Tadej Pogačar at 2025 Tour de France .

Professional cyclists are a modest bunch and prefer not to talk up their achievements for fear of disrespecting their rivals. But there are times when they have to drop the politeness and express their amazement. Stage five of the Tour de France was one of those moments.

Tadej Pogačar could stick to the usual script, but he would be acting disingenuous: the 33km flat time trial in and around Caen – just weeks after he produced a disappointing time trial performance at the Critérium du Dauphiné – went as good as perfect for him.

Second on the day to Remco Evenepoel, the UAE Team Emirates-XRG rider's time gap to Jonas Vingegaard stretched out from eight seconds to 1:13. That was beyond anyone’s predictions. The world champion is now in yellow, and there’s already a sense of inevitability about proceedings.

“For sure I was surprised, I’m not going to lie,” the Slovenian said of his difference to Vingegaard. “I was not expecting to be so far ahead of him in this time trial.” In fact, Pogačar was forecasting that his great rival would perform better than him. “I was expecting him to be closer to Remco than me, but maybe he didn’t have the greatest day out there.” You don’t say.

What went wrong for Vingegaard is something for him and his Visma-Lease a Bike team to analyse, but Pogačar has a theory. “It was a flat TT and he’s the lightest of the three of us, so I guess he was not the best suited to the time trial," he said. "But it’s a bit unexpected to see these kinds of gaps.”

His UAE Team Emirates-XRG sports manager, Matxin Fernández, expressed a similar level of shock. “We knew that Remco was the favourite, and we also knew that Tadej was going to be a lot closer to Jonas than he was in the Dauphiné, but honestly Tadej has ridden an excellent time trial – Remco better, obviously – and Jonas, I don’t know what happened,” the Spaniard told Cycling Weekly.

“He has lost more time than we honestly predicted in our forecasts. I don’t know exactly why Jonas has lost so much time, but if you look at the numbers, data and facts, Tadej has always been one of the key players in Tour de France time trials.”

Of the nine TTs Pogačar has ridden in the Tour, he’s won three – including, famously, a penultimate day test in 2020 that secured him his first yellow – but few have been as impressive as this one.

He knows it, too.

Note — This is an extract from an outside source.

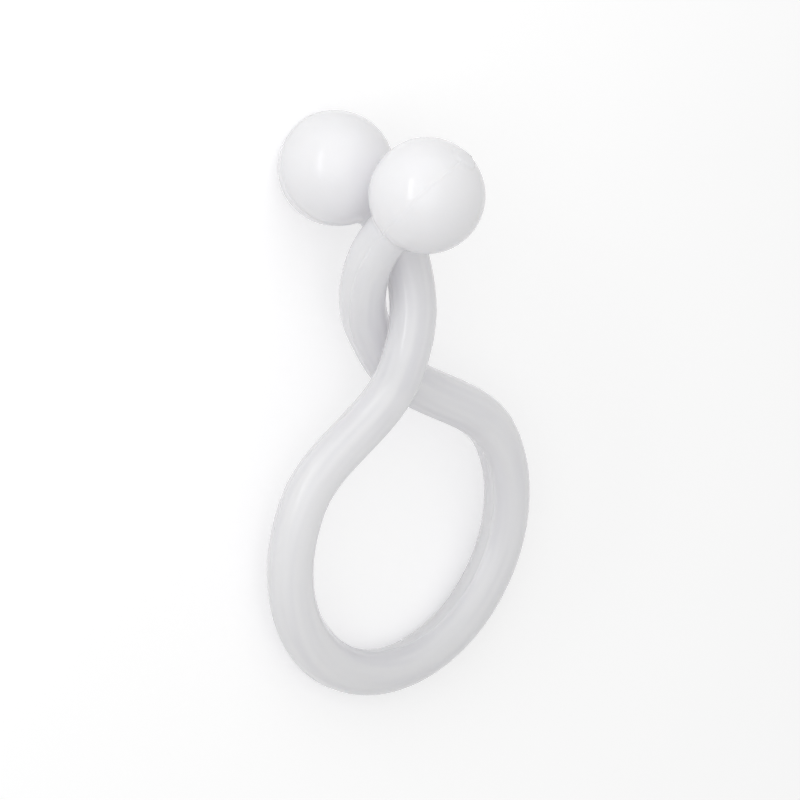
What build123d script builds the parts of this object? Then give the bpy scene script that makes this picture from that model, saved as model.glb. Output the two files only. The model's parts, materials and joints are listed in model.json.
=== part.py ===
"""A moulded plastic cable tie in one piece.

A round strand loops once around a bundle of cables, its two ends twist about each other above
the bundle, and each end stops in a ball that keeps the twist from slipping open.

The tie is worked out standing up: the bundle runs along X through the origin and the twisted neck
rises along Z, with the second end a copy of the first, half a turn about Z. The whole neck then
leans over a little in the plane of the loop. The finished tie is laid on its side, the way it
comes to rest on a table, with the origin under the middle of its bounding box. Lengths are in
millimetres and angles in degrees.
"""
from build123d import *
from math import cos, radians, sin, sqrt
import os

# Driving dimensions
BUNDLE_DIAMETER = 12.4      # cables that the loop closes around
STRAND_DIAMETER = 2.4
BALL_DIAMETER = 5.8
BALL_FILLET = 0.4           # in the corner between a ball and its strand
LOOP_END_ANGLE = 29.0       # how far above the loop's middle each end leaves the circle
NECK_RISE = 3.15            # from the loop's centre line up to the twist's zero angle
TWIST_PITCH = 17.0          # height of one full turn of the twist
TWIST_START = -31.0         # twist angle where the two ends first lie side by side
TWIST_END = 63.0            # twist angle where they begin to part again
BALL_TWIST = 187.0          # twist angle at which the balls stand
CLEARANCE = 0.12            # between the twisted ends, and between the balls
NECK_LEAN = 3.7             # tilt of the neck in the plane of the loop
BALL_CLIMB = 46.0           # slope at which a strand runs into its ball
BALL_HEADING = 28.0         # direction of that run, turned on from straight outwards

# Sizes that follow
strand_radius = STRAND_DIAMETER / 2
ball_radius = BALL_DIAMETER / 2
loop_radius = BUNDLE_DIAMETER / 2 + strand_radius
twist_radius = (STRAND_DIAMETER + CLEARANCE) / 2
ball_offset = (BALL_DIAMETER + CLEARANCE) / 2
fillet_offset = strand_radius + BALL_FILLET
ball_seat = sqrt((ball_radius + BALL_FILLET) ** 2 - fillet_offset**2)  # ball centre to strand end

TWIST_GUIDES = 5            # points that lead a strand's centre line along the twist
STRAND_SAMPLES = 240        # points of the centre line that may touch the table
FIRST_ROLL = 8.0            # first and last turns tried when the tie settles on the table
LAST_ROLL = 0.01
ROLL_HINGES = 24            # directions that each turn is tried in


def polar(radius, angle, height):
    """A point at this distance and angle from the Z axis."""
    return Vector(radius * cos(radians(angle)), radius * sin(radians(angle)), height)


def twist_point(radius, twist):
    """A point of the first end, in the upright neck, at this distance from the neck's middle."""
    return polar(radius, twist, loop_radius + NECK_RISE + TWIST_PITCH * twist / 360)


def place_in_neck(vector, half_turn):
    """Turn a point or direction of the first end to the end asked for, and lean it over."""
    return vector.rotate(Axis.Z, half_turn).rotate(Axis.X, NECK_LEAN)


def ball_centre(half_turn):
    """The centre of the ball on one end."""
    return place_in_neck(twist_point(ball_offset, BALL_TWIST), half_turn)


def ball_direction(half_turn):
    """The direction in which one end runs into its ball."""
    run = polar(cos(radians(BALL_CLIMB)), BALL_TWIST + BALL_HEADING, sin(radians(BALL_CLIMB)))
    return place_in_neck(run, half_turn)


def strand_end(half_turn):
    """The centre line of one end, from the loop to its ball."""
    rise = radians(LOOP_END_ANGLE)
    start = Vector(0, -cos(rise), sin(rise)) * loop_radius
    upwards = Vector(0, sin(rise), cos(rise))
    step = (TWIST_END - TWIST_START) / (TWIST_GUIDES - 1)
    guides = [twist_point(twist_radius, TWIST_START + step * i) for i in range(TWIST_GUIDES)]
    points = [start.rotate(Axis.Z, half_turn)]
    points += [place_in_neck(guide, half_turn) for guide in guides]
    points.append(ball_centre(half_turn) - ball_direction(half_turn) * ball_seat)
    return Spline(points, tangents=[upwards.rotate(Axis.Z, half_turn), ball_direction(half_turn)])


def strand_path():
    """The centre line of the whole strand, from ball to ball around the bundle."""
    first = strand_end(0)
    second = strand_end(180)
    loop = ThreePointArc(first @ 0, (0, 0, -loop_radius), second @ 0)
    return Wire([first, loop, second])


def strand(path):
    """The round strand that follows the path."""
    section = Plane(origin=path @ 0, z_dir=path % 0) * Circle(strand_radius)
    return sweep(section, path=path)


def ball(half_turn):
    """The ball on one end, with the fillet that runs out onto the strand."""
    seat = (strand_radius, -ball_seat)
    touch = Vector(fillet_offset, -ball_seat) * (ball_radius / (ball_radius + BALL_FILLET))
    outline = [
        ThreePointArc((0, ball_radius), (ball_radius, 0), touch),
        RadiusArc(touch, seat, BALL_FILLET),
        Polyline(seat, (0, -ball_seat), (0, ball_radius)),
    ]
    turned = revolve(Plane.XZ * make_face(outline), axis=Axis.Z)
    return Plane(origin=ball_centre(half_turn), z_dir=ball_direction(half_turn)) * turned


def resting_direction(tie, path):
    """The direction that points up once the tie lies on its side with its weight at its lowest."""
    middle = tie.center(CenterOf.MASS)
    touching = [(path @ (i / STRAND_SAMPLES), strand_radius) for i in range(STRAND_SAMPLES + 1)]
    touching += [(ball_centre(half_turn), ball_radius) for half_turn in (0, 180)]

    def height(up):
        return max(radius - up.dot(point - middle) for point, radius in touching)

    hinges = [polar(1, 360 * i / ROLL_HINGES, 0).rotate(Axis.Y, 90) for i in range(ROLL_HINGES)]
    up = Vector(1, 0, 0)
    roll = FIRST_ROLL
    while roll > LAST_ROLL:
        tries = [up.rotate(Axis((0, 0, 0), hinge), roll) for hinge in hinges]
        lowest = min(tries, key=height)
        if height(lowest) < height(up):
            up = lowest
        else:
            roll /= 2
    return up


def table_under(tie, path):
    """The table's plane under the upright tie, with its origin where the finished part's is."""
    up = resting_direction(tie, path)
    table = Plane(origin=(0, 0, 0), x_dir=Vector(0, 0, 1).cross(up), z_dir=up)
    box = table.to_local_coords(tie).bounding_box()
    middle = Vector(box.center().X, box.center().Y, box.min.Z)
    return Plane(origin=table.from_local_coords(middle), x_dir=table.x_dir, z_dir=up)


def main():
    path = strand_path()
    tie = strand(path) + [ball(half_turn) for half_turn in (0, 180)]
    table = table_under(tie, path)
    cable_tie = table.to_local_coords(tie)
    cable_tie.label = "cable_tie"
    os.makedirs("parts", exist_ok=True)
    export_step(cable_tie, "parts/cable_tie.step")
    print("size", cable_tie.bounding_box().size)
    print("loop centre", table.to_local_coords(Vector(0, 0, 0)))
    print("bundle axis", table.to_local_coords(Vector(1, 0, 0)) - table.to_local_coords(Vector(0, 0, 0)))


if __name__ == "__main__":
    main()
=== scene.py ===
"""A moulded twist cable tie in milky natural plastic, lying on a pale studio floor.

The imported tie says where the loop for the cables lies. The strand's centre line is worked out from
the tie's own sizes, and a node tree sweeps the strand and both balls along it in one closed skin,
with the marks that moulding leaves: a parting line down each side, a gate mark on one ball and a
surface that is not quite even.
"""

import json
import logging
import math
from dataclasses import dataclass
from enum import Enum

import bpy
import numpy as np
from mathutils import Matrix, Vector


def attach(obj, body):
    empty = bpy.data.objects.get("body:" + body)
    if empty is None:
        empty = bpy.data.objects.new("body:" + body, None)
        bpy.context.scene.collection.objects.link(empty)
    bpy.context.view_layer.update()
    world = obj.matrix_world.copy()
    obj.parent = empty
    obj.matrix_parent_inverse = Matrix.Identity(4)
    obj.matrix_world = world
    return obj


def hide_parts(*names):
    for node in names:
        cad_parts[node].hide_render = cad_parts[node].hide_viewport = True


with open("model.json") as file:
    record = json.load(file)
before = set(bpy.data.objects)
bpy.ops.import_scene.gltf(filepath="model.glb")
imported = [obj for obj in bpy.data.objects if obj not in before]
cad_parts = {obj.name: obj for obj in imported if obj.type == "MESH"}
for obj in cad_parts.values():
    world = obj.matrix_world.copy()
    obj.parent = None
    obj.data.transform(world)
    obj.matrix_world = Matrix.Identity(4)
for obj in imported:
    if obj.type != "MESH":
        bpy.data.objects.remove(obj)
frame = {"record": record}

LOG = logging.getLogger("cable_tie")
MM = 0.001
PLAIN_NOISE = 1.0       # finer layers of blots in a noise pattern
PATCHY_NOISE = 2.0      # the same, where the pattern is more broken up


def linear(hex_colour: str) -> tuple[float, float, float, float]:
    """Turn an sRGB hex colour into linear light.

    Args:
        hex_colour: the colour as "#rrggbb".

    Returns:
        Red, green, blue and an alpha of 1.
    """
    channels = [int(hex_colour[i:i + 2], 16) / 255 for i in (1, 3, 5)]
    light = [c / 12.92 if c <= 0.04045 else ((c + 0.055) / 1.055) ** 2.4 for c in channels]
    return (*light, 1.0)


def add_node(
    tree: bpy.types.NodeTree, kind: str, inputs: dict[str | int, object] | None = None, **settings: object
) -> bpy.types.Node:
    """Add a node to a tree, with its settings and its inputs.

    Args:
        tree: the tree that gets the node.
        kind: the node's type name.
        inputs: input name or index, to a value, a node (its first output) or an output socket.
        settings: attributes of the node itself.

    Returns:
        The new node.
    """
    node = tree.nodes.new(kind)
    for name, value in settings.items():
        setattr(node, name, value)
    for name, value in (inputs or {}).items():
        in_use = (socket for socket in node.inputs if socket.enabled and socket.name == name)
        entry = node.inputs[name] if isinstance(name, int) else next(in_use)
        if isinstance(value, bpy.types.Node):
            value = next(socket for socket in value.outputs if socket.enabled)
        if isinstance(value, bpy.types.NodeSocket):
            tree.links.new(value, entry)
        else:
            entry.default_value = value
    return node


class Half(Enum):
    """The two halves of the strand, as degrees of turn about the neck."""

    FIRST = 0
    SECOND = 180


@dataclass(frozen=True)
class LoopPlace:
    """Where the loop for the cables lies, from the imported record.

    The tie's own axes are X along the cables and Z up the neck, which the record lays down along Y.
    """

    centre: Vector
    cable_axis: Vector
    bore_radius: float

    @classmethod
    def from_record(cls, record: dict) -> "LoopPlace":
        """Read the loop's mount.

        Args:
            record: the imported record.

        Returns:
            The loop's place.
        """
        loop = next(mount for mount in record["mounts"] if mount["name"] == "cable_loop")
        return cls(Vector(loop["pos_m"]), Vector(loop["axis"]).normalized(), loop["dims"]["r_mm"] * MM)

    def axes(self) -> Matrix:
        """Work out how the tie lies.

        Returns:
            The matrix that takes the tie's own axes to the record's.
        """
        neck = Vector((0, self.cable_axis.z, -self.cable_axis.y)).normalized()
        across = neck.cross(self.cable_axis)
        turned = Matrix((self.cable_axis, across, neck)).transposed()
        return Matrix.Translation(self.centre) @ turned.to_4x4()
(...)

And it’s ominous for his rivals. “Today I had a really good rhythm from start to finish, and when I heard I was gaining time in the first 5km, I got more motivation. I’m really happy with today’s time trial and with my performance,” he said.

There is now no doubt that the 26-year-old is the overwhelming favourite to win the maillot jaune in Paris in two and a half weeks' time, but will he now be prepared to loan yellow to another team for a few days, with the mountains not arriving until Monday and then not reappearing until next Thursday?

“I don’t think we can say that we’re going to lose yellow – we’ve never before done it and we’re not going to do it now,” Fernández said. “If you can control and keep yellow, perfect, but if there is a difficult situation to control, then we’ll analyse in the moment. It depends a lot on the race situation.”

Stage six is by far the race’s toughest test yet, with more than 3,500m of elevation stacked into a 200km passage through the hills of Normandy. “It’s really hard,” Fernández added. “We need to see how much time there is to [Visma’s Matteo] Jorgenson and other riders that could do damage. It’s not only us two teams – Remco is second in the GC.”

Pogačar, too, preached caution. “I always have eyes on everybody, not just one guy,” he said. “You cannot discount any GC riders, up to the top 10 in the general classification. You always need to have them in mind.”

But Vingegaard, clearly wounded from his time trial show, is the man who Pogačar’s eyes are most trained on. He’s aware that Visma will be plotting a comeback. “Looking at the course, I think Jonas will try the most,” Pogačar continued. “He is the most hungry to gain time back. We saw he is in super good shape, his team is in really good form and they will try tomorrow or the next few days.”

Pogačar has a lead he wouldn’t have expected at this early juncture, and though the race is far from won, with three quarters still to go, he can afford himself a pat on the back. “I’m very happy. It’s important to be in yellow, but it’s most important to have it in Paris.”